===== Collected material =====

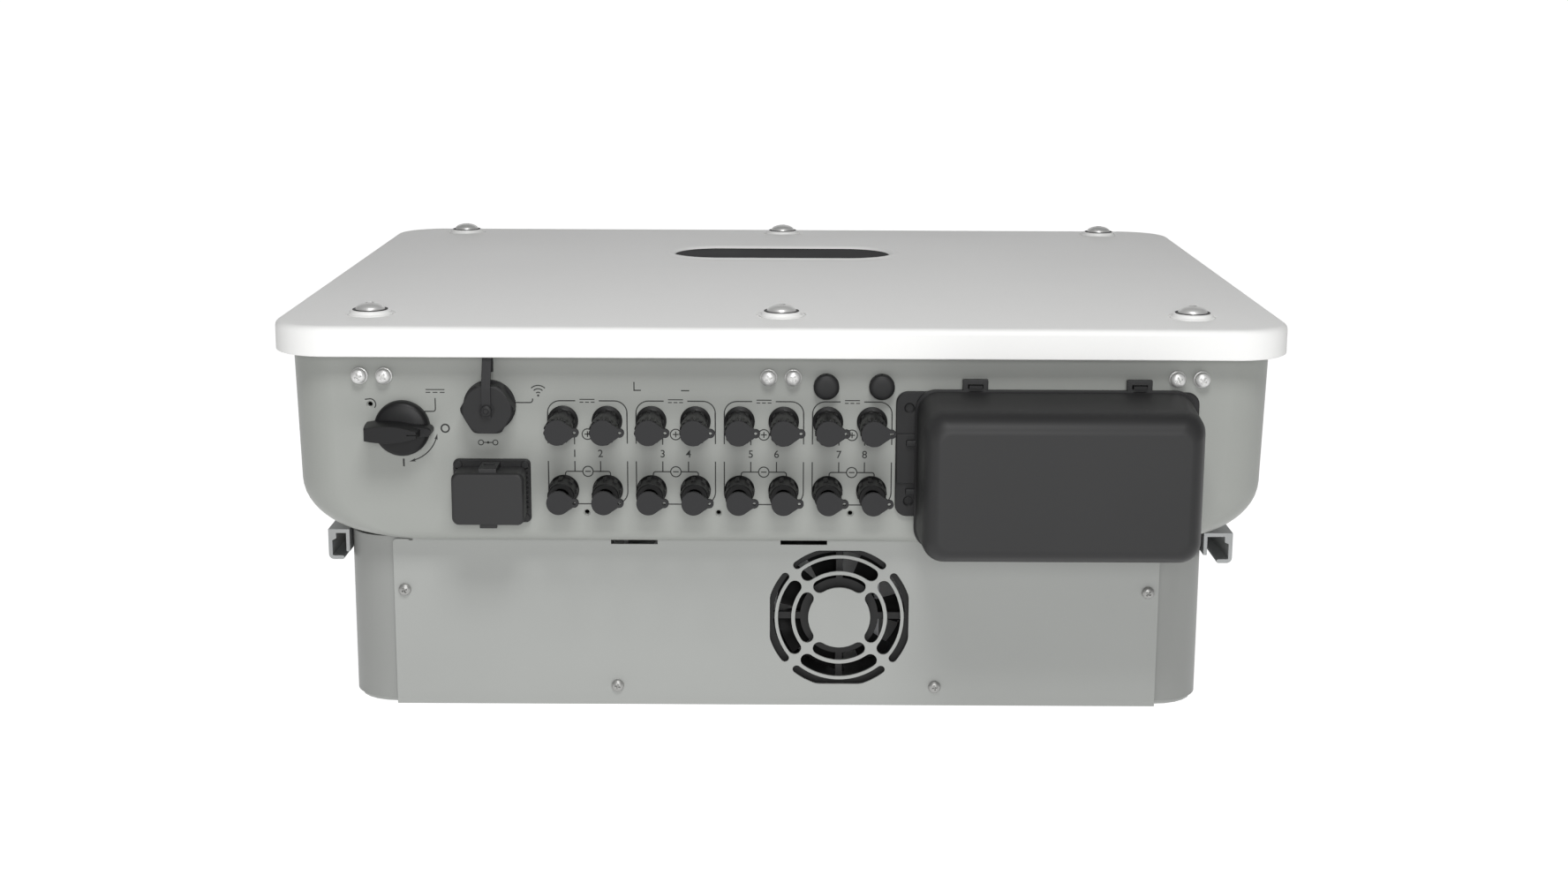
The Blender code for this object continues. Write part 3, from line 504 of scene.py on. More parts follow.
def make_front_cover():
    ceiling = COVER_EDGE - COVER_WALL
    rings = [cover_ring(60.0, ceiling + 1.0), cover_ring(30.0, ceiling), cover_ring(COVER_WALL, ceiling),
             cover_ring(COVER_WALL, COVER_LOW + 0.5), cover_ring(COVER_WALL - 0.5, COVER_LOW),
             cover_ring(0.7, COVER_LOW), cover_ring(0.2, COVER_LOW + 0.3), cover_ring(0.0, COVER_LOW + 0.9)]
    for angle in range(0, 91, 10):
        turn = math.radians(angle)
        rings.append(cover_ring(EDGE_ROUND * (1 - math.cos(turn)), COVER_EDGE - EDGE_ROUND * (1 - math.sin(turn))))
    for inset in (6, 8, 11, 15, 20, 27, 36, 48, 62, 78, 96, 116, 138, 160, 182, 204, 226):
        rings.append(cover_ring(inset, crown_height(inset - EDGE_ROUND), spread=max(inset * 0.62 - EDGE_ROUND, 0.1)))
    cover = loft("cover_shell", rings, placed())
    bosses = []
    holes = []
    shade_rings = []
    for name in cover_screws():
        x, y, _ = middle(name)
        place = placed(x, y)
        foot = crown_height(COVER_HALF_Y - abs(y) - EDGE_ROUND)
        boss = above(foot, (14.6, -2.0), (14.6, -0.35), (13.7, 0.1), (13.2, 0.7), (13.0, 1.6), (12.6, 2.2), (11.8, 2.45))
        groove = above(foot, (14.5, -0.8), (15.9, -0.8), (16.3, 3.0), (14.3, 3.0))
        # A dark rubber ring between each screw's dome and its boss: painted shade for the dark line under the dome.
        washer = above(foot, (9.6, 1.2), (11.3, 1.2), (11.3, 2.75), (9.6, 2.75))
        bosses.append(turned("boss", boss, place, BOSS_STEPS))
        holes.append(turned("hole", [(3.4, 250.0), (3.4, 266.0)], place, 24))
        holes.append(tube("groove", groove, place, BOSS_STEPS))
        shade_rings.append(tube("washer", washer, place, BOSS_STEPS))
    pocket = badge_shape("pocket", -GAP, [(0.0, 0.0), (0.0, 0.9), (0.3, 1.2), (1.2, 2.0), (2.4, 2.7), (4.0, 3.2),
                                          (6.0, 3.6)])
    lip = badge_shape("lip", -GAP, [(9.0, 0.0), (9.0, 1.6), (7.4, 2.3), (5.8, 2.9), (4.4, 3.1), (3.2, 3.0)])
    join(cover, bundle("bosses", bosses), lip)
    cut(cover, bundle("holes", holes), pocket)
    stand_in(cover, WHITE_PAINT, "front_cover", angle=50)
    # The dark rings under the screw domes are painted shade.
    stand_in(bundle("screw_washers", shade_rings), RUBBER, body="root", slot=SLOT_OF["cover_gasket"])
    badge = badge_shape("badge_insert", 0.0, [(0.0, 0.0), (0.0, 0.6), (-0.15, 0.8), (-0.4, 0.9)])
    stand_in(badge, BADGE_FACE, "cover_badge")


def make_cover_screws():
    for name in cover_screws():
        x, y, _ = middle(name)
        radius, dome, top = 9.4, 4.1, SCREW_TOP
        profile = [(2.9, 236.0), (2.9, top - 4.8), (9.1, top - 4.8), (radius, top - 4.6), (radius, top - dome)]
        for angle in (12, 24, 36, 48, 60, 72, 82):
            turn = math.radians(angle)
            profile.append((radius * math.cos(turn), top - dome + dome * math.sin(turn)))
        screw = turned(name + "_dome", profile, placed(x, y), BOSS_STEPS)
        cut(screw, prism("socket", [circle(0, 0, 2.9, 6, 15)], top - 2.4, top + 1.0, placed(x, y)))
        stand_in(screw, SCREW_METAL, name)


# ---------------------------------------------------------------- housing

SIDE_ROUND = (50.0, 38.0)
END_ROUND = 10.0
HOUSING_CORNER = 28.0
HOUSING_DRAFT = 0.027
HOUSING_WALL = 4.0
HOUSING_RIM = 14.0
HOLE_DEPTH = -6.0


def housing_ring(height, inset=0.0):
    """A ring of the cast wall, with the side's deep round and the ends' small one."""
    rise = height - HOUSING_LOW
    half_x = HOUSING_HALF_X - HOUSING_DRAFT * (HOUSING_TOP - height)
    side = max(1 - rise / SIDE_ROUND[1], 0.0)
    end = max(1 - rise / END_ROUND, 0.0)
    in_x = SIDE_ROUND[0] * (1 - math.sqrt(1 - side ** 2)) + inset
    in_y = END_ROUND * (1 - math.sqrt(1 - end ** 2)) + inset
    radius = max(HOUSING_CORNER + 0.4 * in_x - inset, 6.0)
    return level(in_x - half_x, half_x - in_x, in_y - HOUSING_HALF_Y, HOUSING_HALF_Y - in_y, radius, height, 14)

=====

**What you are asked to do**
Extract the full listing and reproduce each line exactly.

**Result of the exercise**
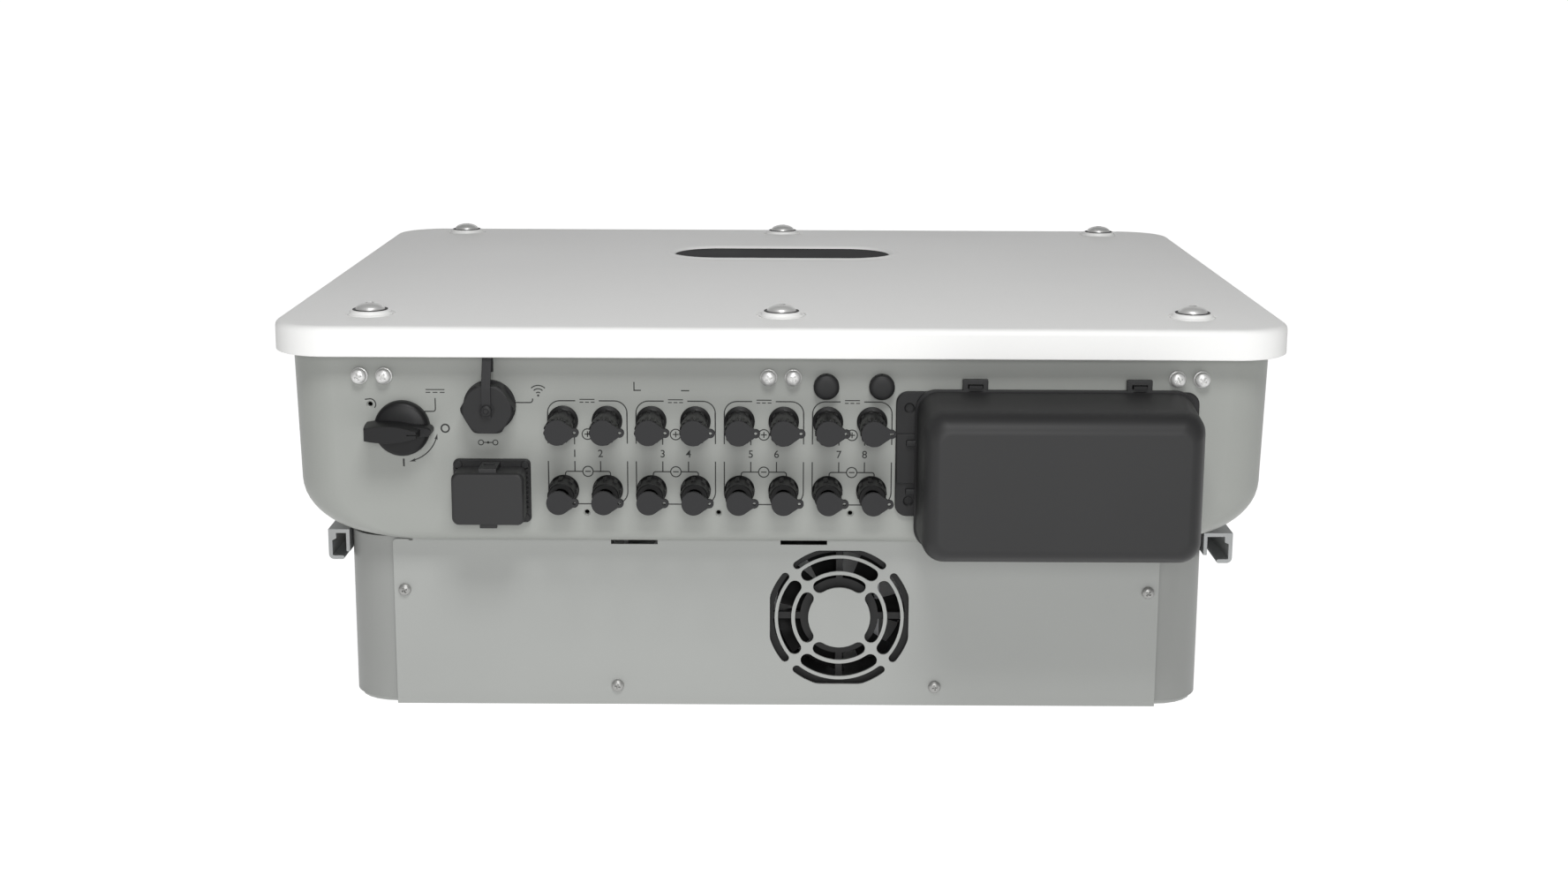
The Blender code for this object continues. Write part 3, from line 504 of scene.py on. More parts follow.
def make_front_cover():
    ceiling = COVER_EDGE - COVER_WALL
    rings = [cover_ring(60.0, ceiling + 1.0), cover_ring(30.0, ceiling), cover_ring(COVER_WALL, ceiling),
             cover_ring(COVER_WALL, COVER_LOW + 0.5), cover_ring(COVER_WALL - 0.5, COVER_LOW),
             cover_ring(0.7, COVER_LOW), cover_ring(0.2, COVER_LOW + 0.3), cover_ring(0.0, COVER_LOW + 0.9)]
    for angle in range(0, 91, 10):
        turn = math.radians(angle)
        rings.append(cover_ring(EDGE_ROUND * (1 - math.cos(turn)), COVER_EDGE - EDGE_ROUND * (1 - math.sin(turn))))
    for inset in (6, 8, 11, 15, 20, 27, 36, 48, 62, 78, 96, 116, 138, 160, 182, 204, 226):
        rings.append(cover_ring(inset, crown_height(inset - EDGE_ROUND), spread=max(inset * 0.62 - EDGE_ROUND, 0.1)))
    cover = loft("cover_shell", rings, placed())
    bosses = []
    holes = []
    shade_rings = []
    for name in cover_screws():
        x, y, _ = middle(name)
        place = placed(x, y)
        foot = crown_height(COVER_HALF_Y - abs(y) - EDGE_ROUND)
        boss = above(foot, (14.6, -2.0), (14.6, -0.35), (13.7, 0.1), (13.2, 0.7), (13.0, 1.6), (12.6, 2.2), (11.8, 2.45))
        groove = above(foot, (14.5, -0.8), (15.9, -0.8), (16.3, 3.0), (14.3, 3.0))
        # A dark rubber ring between each screw's dome and its boss: painted shade for the dark line under the dome.
        washer = above(foot, (9.6, 1.2), (11.3, 1.2), (11.3, 2.75), (9.6, 2.75))
        bosses.append(turned("boss", boss, place, BOSS_STEPS))
        holes.append(turned("hole", [(3.4, 250.0), (3.4, 266.0)], place, 24))
        holes.append(tube("groove", groove, place, BOSS_STEPS))
        shade_rings.append(tube("washer", washer, place, BOSS_STEPS))
    pocket = badge_shape("pocket", -GAP, [(0.0, 0.0), (0.0, 0.9), (0.3, 1.2), (1.2, 2.0), (2.4, 2.7), (4.0, 3.2),
                                          (6.0, 3.6)])
    lip = badge_shape("lip", -GAP, [(9.0, 0.0), (9.0, 1.6), (7.4, 2.3), (5.8, 2.9), (4.4, 3.1), (3.2, 3.0)])
    join(cover, bundle("bosses", bosses), lip)
    cut(cover, bundle("holes", holes), pocket)
    stand_in(cover, WHITE_PAINT, "front_cover", angle=50)
    # The dark rings under the screw domes are painted shade.
    stand_in(bundle("screw_washers", shade_rings), RUBBER, body="root", slot=SLOT_OF["cover_gasket"])
    badge = badge_shape("badge_insert", 0.0, [(0.0, 0.0), (0.0, 0.6), (-0.15, 0.8), (-0.4, 0.9)])
    stand_in(badge, BADGE_FACE, "cover_badge")


def make_cover_screws():
    for name in cover_screws():
        x, y, _ = middle(name)
        radius, dome, top = 9.4, 4.1, SCREW_TOP
        profile = [(2.9, 236.0), (2.9, top - 4.8), (9.1, top - 4.8), (radius, top - 4.6), (radius, top - dome)]
        for angle in (12, 24, 36, 48, 60, 72, 82):
            turn = math.radians(angle)
            profile.append((radius * math.cos(turn), top - dome + dome * math.sin(turn)))
        screw = turned(name + "_dome", profile, placed(x, y), BOSS_STEPS)
        cut(screw, prism("socket", [circle(0, 0, 2.9, 6, 15)], top - 2.4, top + 1.0, placed(x, y)))
        stand_in(screw, SCREW_METAL, name)


# ---------------------------------------------------------------- housing

SIDE_ROUND = (50.0, 38.0)
END_ROUND = 10.0
HOUSING_CORNER = 28.0
HOUSING_DRAFT = 0.027
HOUSING_WALL = 4.0
HOUSING_RIM = 14.0
HOLE_DEPTH = -6.0


def housing_ring(height, inset=0.0):
    """A ring of the cast wall, with the side's deep round and the ends' small one."""
    rise = height - HOUSING_LOW
    half_x = HOUSING_HALF_X - HOUSING_DRAFT * (HOUSING_TOP - height)
    side = max(1 - rise / SIDE_ROUND[1], 0.0)
    end = max(1 - rise / END_ROUND, 0.0)
    in_x = SIDE_ROUND[0] * (1 - math.sqrt(1 - side ** 2)) + inset
    in_y = END_ROUND * (1 - math.sqrt(1 - end ** 2)) + inset
    radius = max(HOUSING_CORNER + 0.4 * in_x - inset, 6.0)
    return level(in_x - half_x, half_x - in_x, in_y - HOUSING_HALF_Y, HOUSING_HALF_Y - in_y, radius, height, 14)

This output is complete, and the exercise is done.